El clan:
El clan y algunas comparaciones
El cine es una de las artes que más invita a reflexionar sobre el arte y a confrontar lo mucho que se ha dicho de él. Se pueden filmar películas y también se puede hacer cine. Cuando esto ocurre el arte comparece.
Y para hacer cine hay que quererlo, sentirlo, respirarlo y plasmarlo. Y esto es Trapero. En las películas que dirige, siempre esta él, aun cuando se rodee de los lujos de una producción de resonancia internacional, que le asegura inserción en otros ámbitos (Almodóvar), o la distribución de una de las máquinas de la industria mundial (Fox). Y aunque acuda a un actor que hoy es sinónimo de taquilla. No importa, siempre está Trapero. Eso pasa con cualquiera de los grandes nombres de la historia del cine: filmen lo que filmen, su mano aparece, aunque estén encorsetados por las rigideces de los géneros y/o en las exigencias de los grandes estudios (Howard Hawks, Raoul Walsh, y tantos otros).
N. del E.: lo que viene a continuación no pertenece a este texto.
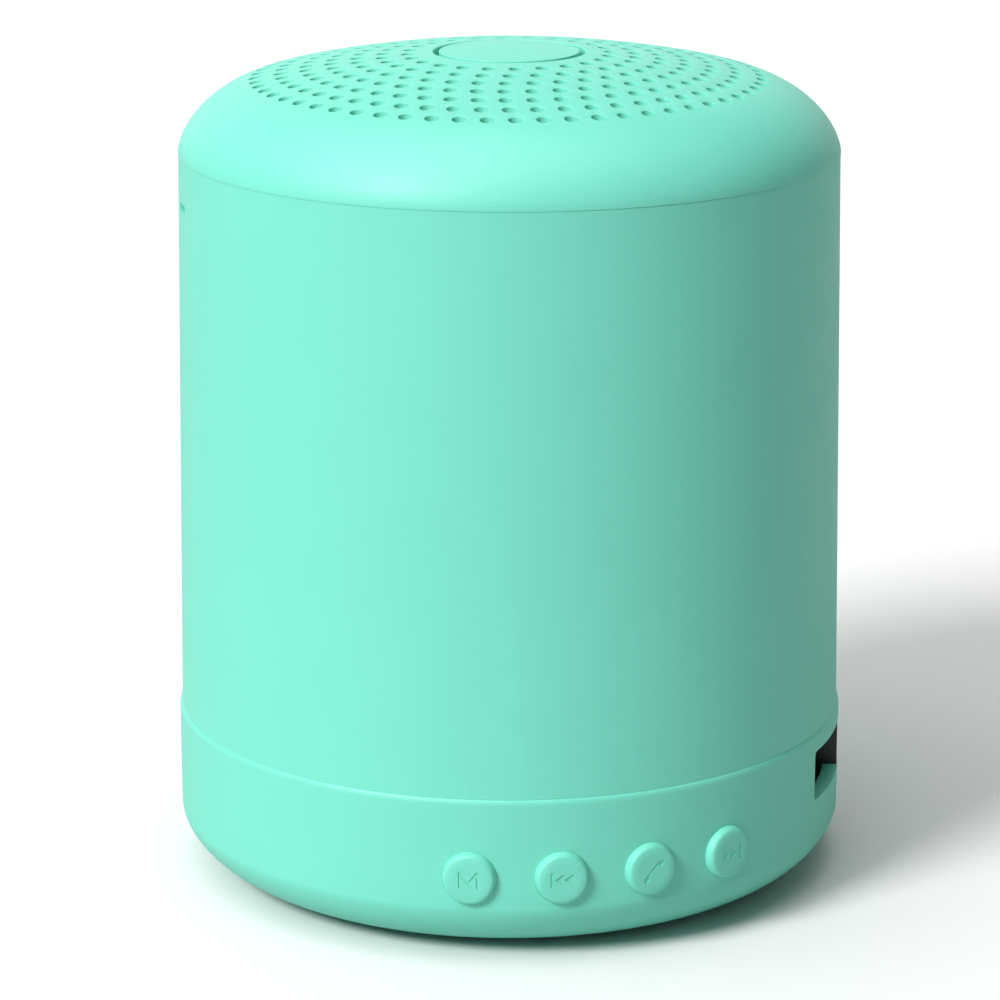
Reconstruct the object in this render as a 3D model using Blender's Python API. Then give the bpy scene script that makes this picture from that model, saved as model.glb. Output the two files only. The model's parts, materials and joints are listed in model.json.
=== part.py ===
"""Portable bluetooth speaker: a round drafted shell, a perforated cap with the driver under it,
and a base that holds the board, the charging socket and four press buttons.

Metres, +Z up, origin at the centre of the face the speaker stands on. The charging socket looks
along +X. A bearing is an angle about Z, counted from -Y towards +X.
"""

import math

import bmesh
import bpy
from mathutils import Matrix, Vector

MM = 0.001

# Gaps between pieces
SEAT_GAP = 0.3 * MM
SMALL_GAP = 0.2 * MM
THREAD_GAP = 0.15 * MM

# Shell
TOP_RADIUS = 26.0 * MM
DRAFT = 0.78 * MM
SEAM_STEP = 0.04 * MM
BASE_HEIGHT = 12.9 * MM
SLEEVE_HEIGHT = 44.65 * MM
WALL = 1.6 * MM
BASE_FLOOR = 1.6 * MM
BASE_EDGE_DEPTH = 0.14 * MM
BASE_EDGE_HEIGHT = 0.32 * MM

# Round between the base's side and its underside
HEEL_RUN = 6.2 * MM
HEEL_RISE = 4.3 * MM
HEEL_SIDE_PULL = 0.3
HEEL_FLOOR_PULL = 0.65

# Cap: a short upright land, a round shoulder, then a shallow dome
CAP_LAND = 0.1 * MM
SHOULDER_RUN = 6.65 * MM
SHOULDER_RISE = 5.66 * MM
SHOULDER_SIDE_PULL = 0.2
SHOULDER_LEAN = 0.14
SHOULDER_TOP_PULL = 0.72
DOME_RADIUS = 89.0 * MM
CAP_WALL = 1.8 * MM

# Grille: rings of holes, six more holes in each ring than in the last
RING_PITCH = 1.98 * MM
FIRST_RING = 4
HOLES_PER_STEP = 6
GRILLE_BEARING = math.radians(23.3)
RING_TWIST = math.radians(2.6)
HOLE_RADIUS = 0.5 * MM
GRILLE_OVERRUN = 0.5 * MM

# Disc in the middle of the cap
DISC_RADIUS = 5.5 * MM
DISC_GROOVE = 0.45 * MM
DISC_RECESS = 0.9 * MM
DISC_PROUD = 0.02 * MM
DISC_CROWN = 0.18 * MM

# Joint between cap, sleeve and base
SPIGOT_DEPTH = 1.3 * MM
SPIGOT_WALL = 1.0 * MM
LIP_HEIGHT = 1.5 * MM
LIP_WALL = 1.15 * MM
LEDGE_WIDTH = 2.0 * MM
LEDGE_THICKNESS = 1.5 * MM

# Foot
FOOT_HEIGHT = 0.4 * MM
FOOT_SUNK = 0.3 * MM
FOOT_RADIUS = 14.3 * MM
FOOT_SIDES = 35

# Lanyard anchor in the sleeve wall
LANYARD_BEARING = math.radians(-84.0)
LANYARD_DROP = 4.45 * MM
LANYARD_SPAN = 6.6 * MM
LANYARD_SLOT_WIDTH = 2.2 * MM
LANYARD_SLOT_HEIGHT = 1.0 * MM
LANYARD_DEPTH = 2.9 * MM
LANYARD_BLOCK_WALL = 1.1 * MM

# Buttons
BUTTON_NAMES = ("mode", "previous", "call", "next")
BUTTON_BEARING = math.radians(-6.5)
BUTTON_SPACING = math.radians(15.0)
BUTTON_DROP = 6.2 * MM
BUTTON_RADIUS = 1.74 * MM
BUTTON_FLARE = 0.36 * MM
BUTTON_PROUD = 0.58 * MM
BUTTON_SLACK = 0.2 * MM
BUTTON_COLLAR = 0.6 * MM
BUTTON_COLLAR_THICKNESS = 0.5 * MM
BUTTON_NUB_RADIUS = 0.7 * MM
BUTTON_NUB_LENGTH = 0.35 * MM
BUTTON_TRAVEL = 0.3 * MM

# Button switches, soldered under the board
SWITCH_WIDTH = 4.6 * MM
SWITCH_DEPTH = 2.2 * MM
SWITCH_HEIGHT = 1.6 * MM
STEM_RADIUS = 0.45 * MM
STEM_REACH = 0.85 * MM
STEM_SUNK = 0.6 * MM

# Charging socket and the window in front of it
WINDOW_WIDTH = 23.3 * MM
WINDOW_HEIGHT = 4.1 * MM
WINDOW_DROP = 1.42 * MM
SOCKET_WIDTH = 7.6 * MM
SOCKET_HEIGHT = 2.5 * MM
SOCKET_DEPTH = 6.0 * MM
SOCKET_SIDE = -6.9 * MM
SOCKET_RECESS = 2.8 * MM
SOCKET_SKIN = 0.3 * MM
SOCKET_TONGUE = 0.5 * MM
CARD_WIDTH = 11.6 * MM
CARD_HEIGHT = 1.45 * MM
CARD_DEPTH = 5.4 * MM
CARD_SIDE = 4.0 * MM
CARD_SLOT = 0.75 * MM
LAMP_SIDE = 11.0 * MM
LAMP_HOLE_RADIUS = 0.5 * MM
INSERT_THICKNESS = 0.7 * MM
INSERT_BORDER = 0.9 * MM
RIB_THICKNESS = 0.7 * MM
RIB_RECESS = 0.1 * MM

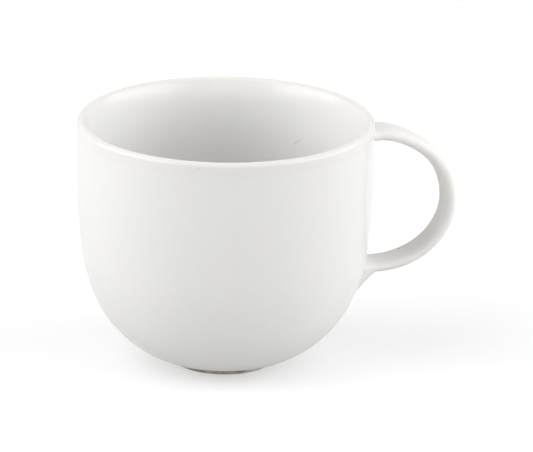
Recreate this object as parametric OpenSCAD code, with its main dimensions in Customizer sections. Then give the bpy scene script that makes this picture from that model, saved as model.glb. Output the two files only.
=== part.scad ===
// Porcelain cup with a strap handle and a small turned foot.
// Millimetres. The origin is on the cup's axis, on the plane the foot stands on.
// +Z is up through the rim, +X points out through the middle of the handle.
// Every piece is a body of turned or lofted clay, drawn where it sits on the cup.

/* [Cup] */

// Height from the table to the top of the rim
cup_h = 73.4; // [68:0.2:84]
// Outside diameter of the rim and of the straight upper wall
rim_d = 86; // [78:0.5:96]
// Thickness of the wall and of the floor
wall_t = 3.8; // [3.2:0.1:4.6]
// Thickness of the lip, which the wall thins to
lip_t = 2.6; // [2:0.1:3]
// Share of the straight upper wall's height over which it thins
thin_share = 0.8; // [0.5:0.05:1]

/* [Foot] */

// Outside diameter of the foot ring
foot_d = 31.4; // [27:0.2:37]
// Height of the foot ring below the bowl
foot_h = 2.1; // [1.6:0.1:2.8]
// Width of the foot ring from its outer wall to its inner wall
foot_w = 2.6; // [2:0.1:3.6]
// Rounding of the two edges the foot ring stands on
foot_round = 0.5; // [0.3:0.05:0.7]
// Ledge left between the foot ring and the start of the belly curve
foot_ledge = 0.3; // [0.1:0.05:0.6]

/* [Handle] */

// Distance from the wall out to the middle of the strap at its widest reach
handle_reach = 24.3; // [21:0.1:29]
// Drop from the rim to the middle of the upper root
upper_drop = 6.4; // [6:0.1:10]
// Height of the middle of the lower root above the table
lower_z = 26.2; // [23:0.1:30]
// Height of the widest reach, as a share of the way from lower to upper root
bow_share = 0.467; // [0.4:0.005:0.55]
// Width of the strap where it leaves the upper root
strap_w_top = 11; // [9:0.1:12.5]
// Width of the strap at its widest reach
strap_w_mid = 8.7; // [7.5:0.1:11]
// Width of the strap where it meets the lower root
strap_w_low = 11; // [9:0.1:12.5]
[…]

La primera escena de la historia de la trayectoria delictiva de la familia Puccio, ya enmarca toda la obra: el Presidente Alfonsín hablando ante la Comisión Nacional sobre la Desaparición de Personas, luego de la entrega del Informe conocido como “Nunca más”. Trapero desde allí y empleando a los Puccio nos cuenta la historia argentina reciente y también exhibe la parte oscura de nuestra alma colectiva, que aun sobrevive. Los quiebres constantes a la linealidad cronológica, subrayan ese dramático corsi y ricorsi que padecemos. Nada queda atrás.
Pero no es un relato frío, sino intenso, que genera pulsiones. Hay momentos trascendentales que están soberbiamente filmados: el acto sexual entre el rugbier Puccio y su novia, en un Ford Falcon, contrastado o completado con violencias del pasado de la familia, vejaciones presentes o anticipos del fin de la historia. Una suerte de ballet de imágenes de una enorme violencia. Como siempre se compara, vale imaginar lo soberbia que hubiese sido "La Patota" en manos de Trapero y lo patética que en cambio ha sido en el Mitrismo que la prohijó y promovió.
Un guión excelentemente construido (requisito fundamental de cualquier buena película), obliga a una puesta muy delicada, para lograr una reconstrucción histórica tan opresiva como la historia que se cuenta. Hasta luce elocuente el detalle de las banderitas argentinas sobre los canapés que acompañan el brindis de un siniestro comodoro.
También se advierte la mano del director en el manejo del excelente cuerpo de actores. Sin duda Francella no es solo un nombre taquillero: es un gran actor, que puede cambiar de máscaras y desaparecer tras ellas (lo que Darin no logra). Pero todos los integrantes de la familia juegan sus papeles con igual intensidad: construyen juntos las diversas caras de la perversidad de un clan familiar, que es la imagen de una Argentina siniestra. Que ahoga y que sobrevive, con gestos parecidos a la secuencia feroz del tubo de oxígeno.
La música, los lugares, todo concurre a transmitir una densa atmosfera, que vivimos y respiramos durante décadas y que hoy, en el embriague de banalidad que transitamos, la pensamos como pasado. Sin embargo está ahí.
Por eso precisamente Trapero la cuenta. Su filmografía siempre exhibió esa coherencia. Volviendo a la comparación: tiene lo que Santiago Mitre no conservó, después de la excelente “El Estudiante”, quizás cayó en la trampa de su apellido. En cambio, Trapero siempre levanta catedrales con barro.